Exercise goal: Copy out all lines with the word "inner" in them.

-- BEGIN Exercise inputs --

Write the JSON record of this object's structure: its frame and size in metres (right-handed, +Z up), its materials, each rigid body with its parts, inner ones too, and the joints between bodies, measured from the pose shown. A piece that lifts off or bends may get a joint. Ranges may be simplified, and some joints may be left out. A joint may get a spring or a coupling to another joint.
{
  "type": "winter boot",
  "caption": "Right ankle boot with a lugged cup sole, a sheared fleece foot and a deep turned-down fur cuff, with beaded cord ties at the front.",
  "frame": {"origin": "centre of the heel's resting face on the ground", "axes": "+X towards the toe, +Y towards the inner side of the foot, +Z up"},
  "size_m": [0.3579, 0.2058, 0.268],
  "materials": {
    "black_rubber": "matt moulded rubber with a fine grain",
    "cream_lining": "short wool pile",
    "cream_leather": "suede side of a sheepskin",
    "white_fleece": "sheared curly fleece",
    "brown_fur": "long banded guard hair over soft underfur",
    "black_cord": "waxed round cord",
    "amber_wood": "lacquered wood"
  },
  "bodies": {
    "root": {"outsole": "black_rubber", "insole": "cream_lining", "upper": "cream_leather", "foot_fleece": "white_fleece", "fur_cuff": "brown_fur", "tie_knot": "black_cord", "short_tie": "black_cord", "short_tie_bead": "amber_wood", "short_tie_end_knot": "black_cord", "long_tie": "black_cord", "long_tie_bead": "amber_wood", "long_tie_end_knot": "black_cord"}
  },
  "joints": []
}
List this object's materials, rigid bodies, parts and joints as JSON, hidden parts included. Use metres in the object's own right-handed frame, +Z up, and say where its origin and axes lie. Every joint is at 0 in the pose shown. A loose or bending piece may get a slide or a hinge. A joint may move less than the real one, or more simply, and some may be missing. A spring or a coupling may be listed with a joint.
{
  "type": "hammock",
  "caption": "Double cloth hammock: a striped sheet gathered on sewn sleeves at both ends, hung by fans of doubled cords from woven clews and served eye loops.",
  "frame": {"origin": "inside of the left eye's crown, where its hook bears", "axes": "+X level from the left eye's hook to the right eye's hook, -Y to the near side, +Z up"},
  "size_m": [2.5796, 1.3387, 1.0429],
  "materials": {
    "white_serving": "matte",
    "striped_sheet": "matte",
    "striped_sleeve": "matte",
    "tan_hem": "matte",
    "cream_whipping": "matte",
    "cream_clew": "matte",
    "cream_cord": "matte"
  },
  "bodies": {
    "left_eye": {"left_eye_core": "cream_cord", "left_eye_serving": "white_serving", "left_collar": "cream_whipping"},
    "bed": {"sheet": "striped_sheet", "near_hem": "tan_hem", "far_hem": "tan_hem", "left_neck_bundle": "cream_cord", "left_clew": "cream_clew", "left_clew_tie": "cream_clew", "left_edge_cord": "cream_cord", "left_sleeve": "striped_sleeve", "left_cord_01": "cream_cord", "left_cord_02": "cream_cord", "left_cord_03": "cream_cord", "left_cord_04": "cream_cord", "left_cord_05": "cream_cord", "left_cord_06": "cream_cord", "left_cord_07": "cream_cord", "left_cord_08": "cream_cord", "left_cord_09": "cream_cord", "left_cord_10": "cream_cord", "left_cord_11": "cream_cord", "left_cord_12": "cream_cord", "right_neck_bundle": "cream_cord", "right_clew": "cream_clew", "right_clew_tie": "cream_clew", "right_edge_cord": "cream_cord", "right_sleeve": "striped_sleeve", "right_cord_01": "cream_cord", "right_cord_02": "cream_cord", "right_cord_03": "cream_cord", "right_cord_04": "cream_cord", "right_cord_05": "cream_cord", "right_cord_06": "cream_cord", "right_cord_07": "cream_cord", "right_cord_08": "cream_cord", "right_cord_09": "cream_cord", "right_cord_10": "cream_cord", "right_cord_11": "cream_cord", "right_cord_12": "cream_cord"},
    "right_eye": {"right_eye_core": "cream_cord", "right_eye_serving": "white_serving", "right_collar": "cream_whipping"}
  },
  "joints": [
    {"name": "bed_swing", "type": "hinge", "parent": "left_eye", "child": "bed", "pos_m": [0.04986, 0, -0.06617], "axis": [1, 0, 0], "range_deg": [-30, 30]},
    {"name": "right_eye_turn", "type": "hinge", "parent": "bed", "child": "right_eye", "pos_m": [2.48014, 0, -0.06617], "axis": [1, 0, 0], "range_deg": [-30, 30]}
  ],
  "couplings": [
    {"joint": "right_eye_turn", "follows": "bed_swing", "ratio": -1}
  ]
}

-- END Exercise inputs --
-- BEGIN Exercise inputs --

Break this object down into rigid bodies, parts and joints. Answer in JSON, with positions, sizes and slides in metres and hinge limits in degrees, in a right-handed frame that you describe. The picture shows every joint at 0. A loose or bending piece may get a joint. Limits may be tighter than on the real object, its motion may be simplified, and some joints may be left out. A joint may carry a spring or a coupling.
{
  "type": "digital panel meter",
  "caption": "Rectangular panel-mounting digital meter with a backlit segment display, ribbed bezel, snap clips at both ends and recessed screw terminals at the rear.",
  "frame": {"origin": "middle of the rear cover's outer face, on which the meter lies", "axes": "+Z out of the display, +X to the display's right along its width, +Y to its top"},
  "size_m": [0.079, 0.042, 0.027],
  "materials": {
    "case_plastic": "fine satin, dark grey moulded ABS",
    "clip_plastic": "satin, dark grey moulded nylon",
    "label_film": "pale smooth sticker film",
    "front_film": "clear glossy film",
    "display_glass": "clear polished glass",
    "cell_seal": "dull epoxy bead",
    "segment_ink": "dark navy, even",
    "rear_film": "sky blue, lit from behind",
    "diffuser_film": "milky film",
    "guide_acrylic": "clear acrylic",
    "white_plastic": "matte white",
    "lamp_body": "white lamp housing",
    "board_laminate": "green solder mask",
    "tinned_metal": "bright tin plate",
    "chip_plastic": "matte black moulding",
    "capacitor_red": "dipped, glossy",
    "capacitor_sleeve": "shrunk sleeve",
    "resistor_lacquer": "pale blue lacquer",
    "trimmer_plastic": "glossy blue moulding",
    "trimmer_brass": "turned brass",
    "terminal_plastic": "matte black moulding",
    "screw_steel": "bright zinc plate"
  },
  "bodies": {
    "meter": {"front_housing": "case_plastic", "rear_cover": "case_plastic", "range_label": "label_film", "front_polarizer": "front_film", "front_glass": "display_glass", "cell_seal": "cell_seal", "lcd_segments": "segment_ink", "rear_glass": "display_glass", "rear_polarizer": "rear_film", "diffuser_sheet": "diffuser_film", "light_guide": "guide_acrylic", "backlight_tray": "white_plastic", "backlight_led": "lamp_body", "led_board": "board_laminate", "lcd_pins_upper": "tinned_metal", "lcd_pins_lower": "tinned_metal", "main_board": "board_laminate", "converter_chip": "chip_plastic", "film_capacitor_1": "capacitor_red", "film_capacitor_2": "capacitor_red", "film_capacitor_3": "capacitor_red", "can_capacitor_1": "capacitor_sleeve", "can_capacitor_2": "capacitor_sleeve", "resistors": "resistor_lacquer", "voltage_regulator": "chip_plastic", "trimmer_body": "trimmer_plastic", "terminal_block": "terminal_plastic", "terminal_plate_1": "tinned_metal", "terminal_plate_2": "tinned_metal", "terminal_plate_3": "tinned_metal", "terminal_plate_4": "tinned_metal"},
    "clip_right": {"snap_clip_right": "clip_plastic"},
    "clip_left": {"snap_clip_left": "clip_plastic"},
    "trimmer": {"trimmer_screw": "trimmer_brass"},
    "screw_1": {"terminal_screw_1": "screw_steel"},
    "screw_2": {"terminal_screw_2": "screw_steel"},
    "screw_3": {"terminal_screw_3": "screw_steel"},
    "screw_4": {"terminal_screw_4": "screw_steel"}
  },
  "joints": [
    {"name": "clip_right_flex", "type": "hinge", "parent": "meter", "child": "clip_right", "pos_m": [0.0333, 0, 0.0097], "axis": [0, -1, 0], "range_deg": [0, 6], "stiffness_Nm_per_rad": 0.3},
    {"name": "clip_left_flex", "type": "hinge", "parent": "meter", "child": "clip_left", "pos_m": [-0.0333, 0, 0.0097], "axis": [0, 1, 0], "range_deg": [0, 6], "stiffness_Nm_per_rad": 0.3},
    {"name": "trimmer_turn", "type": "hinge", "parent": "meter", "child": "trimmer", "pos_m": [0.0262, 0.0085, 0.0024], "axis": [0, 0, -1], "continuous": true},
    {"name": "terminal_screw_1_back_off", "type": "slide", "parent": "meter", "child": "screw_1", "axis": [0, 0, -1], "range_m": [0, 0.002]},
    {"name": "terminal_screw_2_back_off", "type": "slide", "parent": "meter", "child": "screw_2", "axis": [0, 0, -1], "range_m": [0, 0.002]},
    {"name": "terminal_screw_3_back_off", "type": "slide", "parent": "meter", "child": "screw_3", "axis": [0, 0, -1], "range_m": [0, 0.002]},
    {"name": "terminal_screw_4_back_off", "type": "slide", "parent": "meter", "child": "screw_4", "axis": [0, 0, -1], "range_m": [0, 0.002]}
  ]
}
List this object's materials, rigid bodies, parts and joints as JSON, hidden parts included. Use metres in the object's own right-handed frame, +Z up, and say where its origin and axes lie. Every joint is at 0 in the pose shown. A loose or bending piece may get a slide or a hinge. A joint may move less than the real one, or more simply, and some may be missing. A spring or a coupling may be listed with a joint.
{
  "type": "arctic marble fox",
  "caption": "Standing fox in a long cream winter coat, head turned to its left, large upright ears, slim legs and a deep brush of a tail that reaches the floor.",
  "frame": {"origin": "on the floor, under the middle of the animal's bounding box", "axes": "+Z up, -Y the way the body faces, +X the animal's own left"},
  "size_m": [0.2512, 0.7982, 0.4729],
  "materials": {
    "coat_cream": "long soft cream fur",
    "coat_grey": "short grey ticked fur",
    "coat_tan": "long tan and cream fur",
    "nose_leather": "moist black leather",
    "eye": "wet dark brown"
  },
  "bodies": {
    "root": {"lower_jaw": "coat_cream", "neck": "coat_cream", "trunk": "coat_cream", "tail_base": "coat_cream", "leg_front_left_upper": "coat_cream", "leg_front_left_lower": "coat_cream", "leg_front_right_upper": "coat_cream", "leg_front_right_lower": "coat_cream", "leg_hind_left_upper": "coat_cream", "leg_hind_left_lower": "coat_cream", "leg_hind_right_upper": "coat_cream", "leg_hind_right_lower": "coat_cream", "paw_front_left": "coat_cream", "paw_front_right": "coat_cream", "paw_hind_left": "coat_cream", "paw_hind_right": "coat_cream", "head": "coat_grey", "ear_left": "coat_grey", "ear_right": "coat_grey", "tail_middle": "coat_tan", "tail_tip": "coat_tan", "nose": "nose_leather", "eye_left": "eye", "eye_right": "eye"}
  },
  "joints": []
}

-- END Exercise inputs --

The result:
Write the JSON record of this object's structure: its frame and size in metres (right-handed, +Z up), its materials, each rigid body with its parts, inner ones too, and the joints between bodies, measured from the pose shown. A piece that lifts off or bends may get a joint. Ranges may be simplified, and some joints may be left out. A joint may get a spring or a coupling to another joint.
  "frame": {"origin": "centre of the heel's resting face on the ground", "axes": "+X towards the toe, +Y towards the inner side of the foot, +Z up"},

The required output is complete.